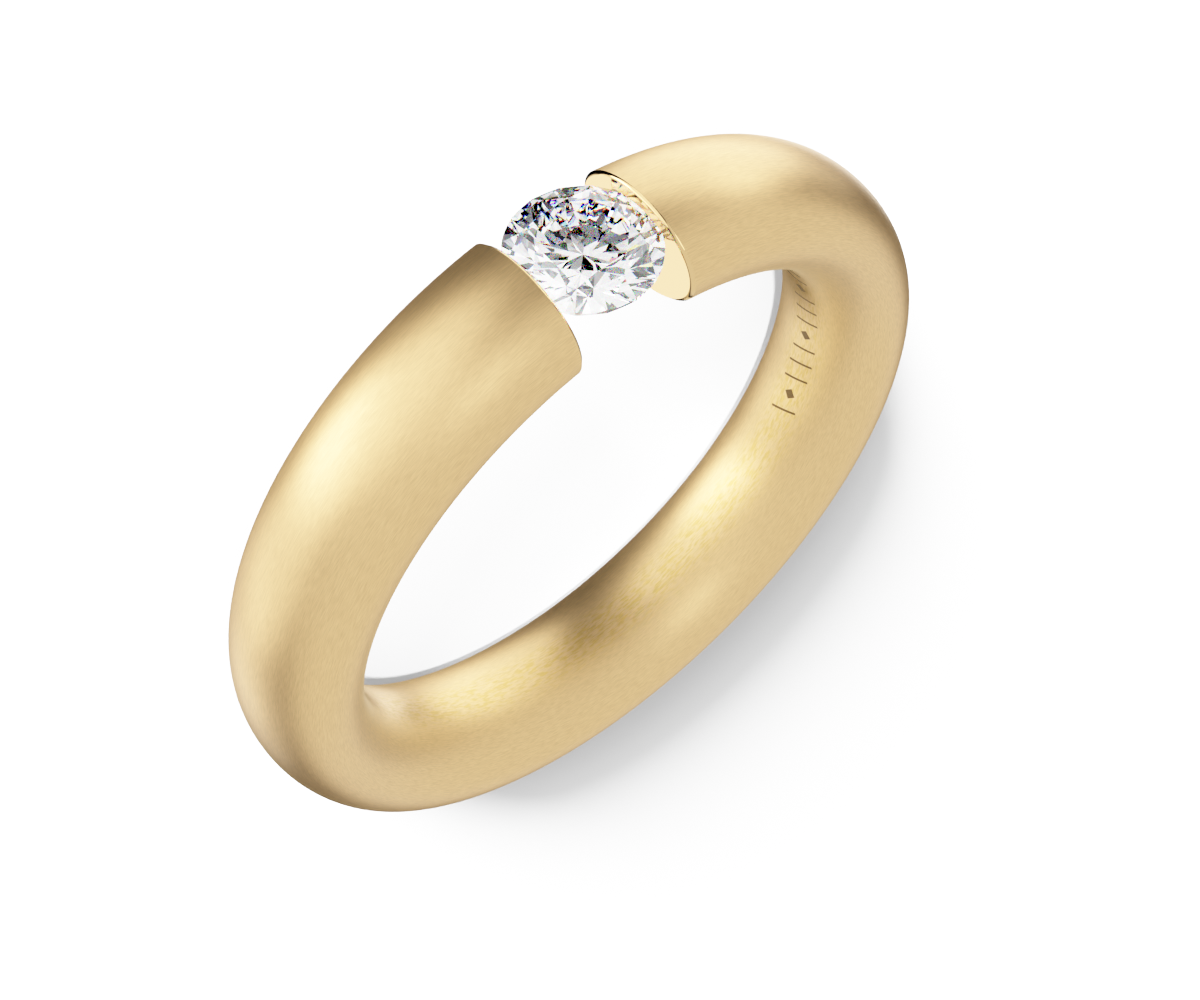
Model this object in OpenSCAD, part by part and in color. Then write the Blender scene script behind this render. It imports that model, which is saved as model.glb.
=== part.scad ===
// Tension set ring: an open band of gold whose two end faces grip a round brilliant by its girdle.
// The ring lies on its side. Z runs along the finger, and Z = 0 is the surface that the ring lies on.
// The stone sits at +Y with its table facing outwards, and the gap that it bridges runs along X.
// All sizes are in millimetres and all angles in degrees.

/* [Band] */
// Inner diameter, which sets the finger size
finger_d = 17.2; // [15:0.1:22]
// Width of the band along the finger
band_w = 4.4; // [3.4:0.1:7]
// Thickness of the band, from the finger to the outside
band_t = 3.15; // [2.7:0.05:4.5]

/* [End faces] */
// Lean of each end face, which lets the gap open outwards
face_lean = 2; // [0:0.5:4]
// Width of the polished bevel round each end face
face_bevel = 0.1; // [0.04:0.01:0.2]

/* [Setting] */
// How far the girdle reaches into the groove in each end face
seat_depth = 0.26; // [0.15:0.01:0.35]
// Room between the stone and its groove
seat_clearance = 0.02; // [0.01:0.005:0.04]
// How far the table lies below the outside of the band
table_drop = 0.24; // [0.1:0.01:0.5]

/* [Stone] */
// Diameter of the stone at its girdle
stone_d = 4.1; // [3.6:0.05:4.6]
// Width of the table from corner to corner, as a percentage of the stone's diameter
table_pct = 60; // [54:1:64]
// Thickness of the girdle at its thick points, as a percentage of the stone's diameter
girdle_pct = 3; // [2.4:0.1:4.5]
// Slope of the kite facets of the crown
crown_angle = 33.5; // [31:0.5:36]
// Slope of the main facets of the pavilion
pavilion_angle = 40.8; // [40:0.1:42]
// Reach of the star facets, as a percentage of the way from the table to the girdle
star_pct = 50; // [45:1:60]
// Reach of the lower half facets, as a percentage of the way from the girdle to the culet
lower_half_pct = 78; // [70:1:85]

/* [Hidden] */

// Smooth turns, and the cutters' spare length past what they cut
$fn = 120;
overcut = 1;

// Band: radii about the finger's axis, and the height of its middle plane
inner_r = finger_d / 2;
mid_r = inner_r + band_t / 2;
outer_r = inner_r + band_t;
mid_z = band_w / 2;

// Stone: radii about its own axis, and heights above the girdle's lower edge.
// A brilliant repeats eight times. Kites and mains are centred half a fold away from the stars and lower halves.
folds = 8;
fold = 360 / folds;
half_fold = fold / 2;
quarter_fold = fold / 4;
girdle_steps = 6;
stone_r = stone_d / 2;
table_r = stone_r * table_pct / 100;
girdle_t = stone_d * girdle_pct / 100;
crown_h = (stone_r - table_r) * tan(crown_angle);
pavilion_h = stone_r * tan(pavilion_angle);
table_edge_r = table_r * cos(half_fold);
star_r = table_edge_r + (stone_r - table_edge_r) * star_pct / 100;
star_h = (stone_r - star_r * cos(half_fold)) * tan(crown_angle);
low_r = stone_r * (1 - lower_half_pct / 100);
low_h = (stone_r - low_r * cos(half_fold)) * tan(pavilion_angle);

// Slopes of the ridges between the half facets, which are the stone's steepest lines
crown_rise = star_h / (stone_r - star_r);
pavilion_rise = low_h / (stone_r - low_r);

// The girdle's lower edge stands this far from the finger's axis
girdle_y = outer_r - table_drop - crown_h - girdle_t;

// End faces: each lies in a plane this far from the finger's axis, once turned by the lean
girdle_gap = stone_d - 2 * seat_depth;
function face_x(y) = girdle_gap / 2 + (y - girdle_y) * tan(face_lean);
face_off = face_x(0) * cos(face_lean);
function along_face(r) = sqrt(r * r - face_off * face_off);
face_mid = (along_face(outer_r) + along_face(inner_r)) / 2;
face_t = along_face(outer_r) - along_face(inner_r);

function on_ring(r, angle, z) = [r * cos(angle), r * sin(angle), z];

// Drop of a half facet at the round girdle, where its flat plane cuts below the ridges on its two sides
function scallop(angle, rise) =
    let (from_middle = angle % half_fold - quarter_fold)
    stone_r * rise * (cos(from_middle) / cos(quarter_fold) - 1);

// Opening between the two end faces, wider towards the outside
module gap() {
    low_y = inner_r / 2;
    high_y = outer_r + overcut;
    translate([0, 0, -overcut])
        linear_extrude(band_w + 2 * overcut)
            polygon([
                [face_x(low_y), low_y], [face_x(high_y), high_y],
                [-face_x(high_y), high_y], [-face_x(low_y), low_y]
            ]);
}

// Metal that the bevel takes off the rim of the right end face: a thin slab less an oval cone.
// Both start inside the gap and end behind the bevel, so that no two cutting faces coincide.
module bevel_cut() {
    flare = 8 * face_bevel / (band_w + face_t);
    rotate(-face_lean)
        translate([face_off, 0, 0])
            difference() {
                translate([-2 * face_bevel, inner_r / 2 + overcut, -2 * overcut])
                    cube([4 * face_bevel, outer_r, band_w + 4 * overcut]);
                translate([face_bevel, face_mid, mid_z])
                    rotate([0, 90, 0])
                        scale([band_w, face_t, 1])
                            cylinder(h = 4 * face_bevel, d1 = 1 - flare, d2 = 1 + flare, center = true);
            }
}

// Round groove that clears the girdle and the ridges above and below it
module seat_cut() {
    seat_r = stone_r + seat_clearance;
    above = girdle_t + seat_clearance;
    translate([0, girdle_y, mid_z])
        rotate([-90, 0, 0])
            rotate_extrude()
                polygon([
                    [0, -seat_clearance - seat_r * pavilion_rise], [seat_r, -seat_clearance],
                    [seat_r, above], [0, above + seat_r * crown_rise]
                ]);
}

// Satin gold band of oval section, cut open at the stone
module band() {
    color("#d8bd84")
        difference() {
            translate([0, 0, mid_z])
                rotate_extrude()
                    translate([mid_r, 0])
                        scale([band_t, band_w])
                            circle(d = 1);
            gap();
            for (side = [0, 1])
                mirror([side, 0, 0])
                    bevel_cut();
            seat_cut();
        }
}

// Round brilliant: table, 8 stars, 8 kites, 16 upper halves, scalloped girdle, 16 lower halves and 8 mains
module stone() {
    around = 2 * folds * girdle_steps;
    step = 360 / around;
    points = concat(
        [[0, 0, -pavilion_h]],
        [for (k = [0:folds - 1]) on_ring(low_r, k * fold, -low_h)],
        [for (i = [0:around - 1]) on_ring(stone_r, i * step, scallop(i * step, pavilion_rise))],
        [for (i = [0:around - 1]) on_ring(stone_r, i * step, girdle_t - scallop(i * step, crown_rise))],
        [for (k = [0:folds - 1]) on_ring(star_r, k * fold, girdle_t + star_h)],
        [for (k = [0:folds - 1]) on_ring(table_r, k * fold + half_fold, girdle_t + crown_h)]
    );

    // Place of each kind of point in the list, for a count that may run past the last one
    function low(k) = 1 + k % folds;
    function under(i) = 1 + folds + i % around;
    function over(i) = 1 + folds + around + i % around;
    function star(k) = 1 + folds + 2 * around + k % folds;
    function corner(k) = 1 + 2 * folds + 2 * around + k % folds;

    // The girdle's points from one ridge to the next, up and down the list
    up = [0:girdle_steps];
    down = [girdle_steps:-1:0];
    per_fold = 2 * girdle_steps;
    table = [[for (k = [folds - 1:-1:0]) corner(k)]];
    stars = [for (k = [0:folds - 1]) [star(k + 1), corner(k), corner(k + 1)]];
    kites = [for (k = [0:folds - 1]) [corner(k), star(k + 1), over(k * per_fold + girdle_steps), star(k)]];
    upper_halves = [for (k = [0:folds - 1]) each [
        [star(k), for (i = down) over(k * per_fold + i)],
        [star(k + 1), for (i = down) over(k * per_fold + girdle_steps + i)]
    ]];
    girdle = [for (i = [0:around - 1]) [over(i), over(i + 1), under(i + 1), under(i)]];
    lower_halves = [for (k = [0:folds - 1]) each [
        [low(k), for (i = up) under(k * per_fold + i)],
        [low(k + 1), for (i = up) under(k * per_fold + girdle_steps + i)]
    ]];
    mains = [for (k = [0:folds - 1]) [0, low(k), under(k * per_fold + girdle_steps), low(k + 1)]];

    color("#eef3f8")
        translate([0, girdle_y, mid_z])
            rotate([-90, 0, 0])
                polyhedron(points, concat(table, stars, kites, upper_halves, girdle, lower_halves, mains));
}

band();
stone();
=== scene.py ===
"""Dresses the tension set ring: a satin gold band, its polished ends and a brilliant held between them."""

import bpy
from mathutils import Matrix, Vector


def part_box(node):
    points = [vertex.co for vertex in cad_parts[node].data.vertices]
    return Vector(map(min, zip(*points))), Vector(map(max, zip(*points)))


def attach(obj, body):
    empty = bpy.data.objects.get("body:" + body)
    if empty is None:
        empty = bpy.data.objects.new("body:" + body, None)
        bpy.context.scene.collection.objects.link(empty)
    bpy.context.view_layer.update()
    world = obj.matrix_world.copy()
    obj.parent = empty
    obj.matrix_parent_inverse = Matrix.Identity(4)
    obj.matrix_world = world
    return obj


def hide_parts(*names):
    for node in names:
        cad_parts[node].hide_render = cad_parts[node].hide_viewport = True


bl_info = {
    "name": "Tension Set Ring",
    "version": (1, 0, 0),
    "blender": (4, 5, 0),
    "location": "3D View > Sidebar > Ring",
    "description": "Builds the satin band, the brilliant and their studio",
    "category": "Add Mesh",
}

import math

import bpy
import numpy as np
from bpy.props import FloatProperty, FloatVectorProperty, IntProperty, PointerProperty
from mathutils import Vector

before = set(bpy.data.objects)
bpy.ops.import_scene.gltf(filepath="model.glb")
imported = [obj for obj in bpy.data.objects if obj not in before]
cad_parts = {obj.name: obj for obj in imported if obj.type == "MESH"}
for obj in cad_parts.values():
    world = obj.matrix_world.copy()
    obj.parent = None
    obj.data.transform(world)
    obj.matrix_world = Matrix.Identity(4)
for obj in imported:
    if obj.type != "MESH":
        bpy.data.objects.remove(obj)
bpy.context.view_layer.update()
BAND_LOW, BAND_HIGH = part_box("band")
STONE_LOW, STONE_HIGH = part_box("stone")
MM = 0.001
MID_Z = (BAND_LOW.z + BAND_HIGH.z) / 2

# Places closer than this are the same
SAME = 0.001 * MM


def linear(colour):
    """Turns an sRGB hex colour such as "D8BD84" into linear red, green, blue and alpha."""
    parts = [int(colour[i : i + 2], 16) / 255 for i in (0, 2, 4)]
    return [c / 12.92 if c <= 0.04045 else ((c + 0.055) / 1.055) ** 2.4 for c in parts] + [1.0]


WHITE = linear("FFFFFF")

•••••

# [Problem to work on]
Begin at the line that has "lower_halves = [for"; stop after the line that has "zip(*points))), Vector(map(max, zip(*points)))". Copy every line in that span exactly.

# [Answer below]
    lower_halves = [for (k = [0:folds - 1]) each [
        [low(k), for (i = up) under(k * per_fold + i)],
        [low(k + 1), for (i = up) under(k * per_fold + girdle_steps + i)]
    ]];
    mains = [for (k = [0:folds - 1]) [0, low(k), under(k * per_fold + girdle_steps), low(k + 1)]];

    color("#eef3f8")
        translate([0, girdle_y, mid_z])
            rotate([-90, 0, 0])
                polyhedron(points, concat(table, stars, kites, upper_halves, girdle, lower_halves, mains));
}

band();
stone();
=== scene.py ===
"""Dresses the tension set ring: a satin gold band, its polished ends and a brilliant held between them."""

import bpy
from mathutils import Matrix, Vector


def part_box(node):
    points = [vertex.co for vertex in cad_parts[node].data.vertices]
    return Vector(map(min, zip(*points))), Vector(map(max, zip(*points)))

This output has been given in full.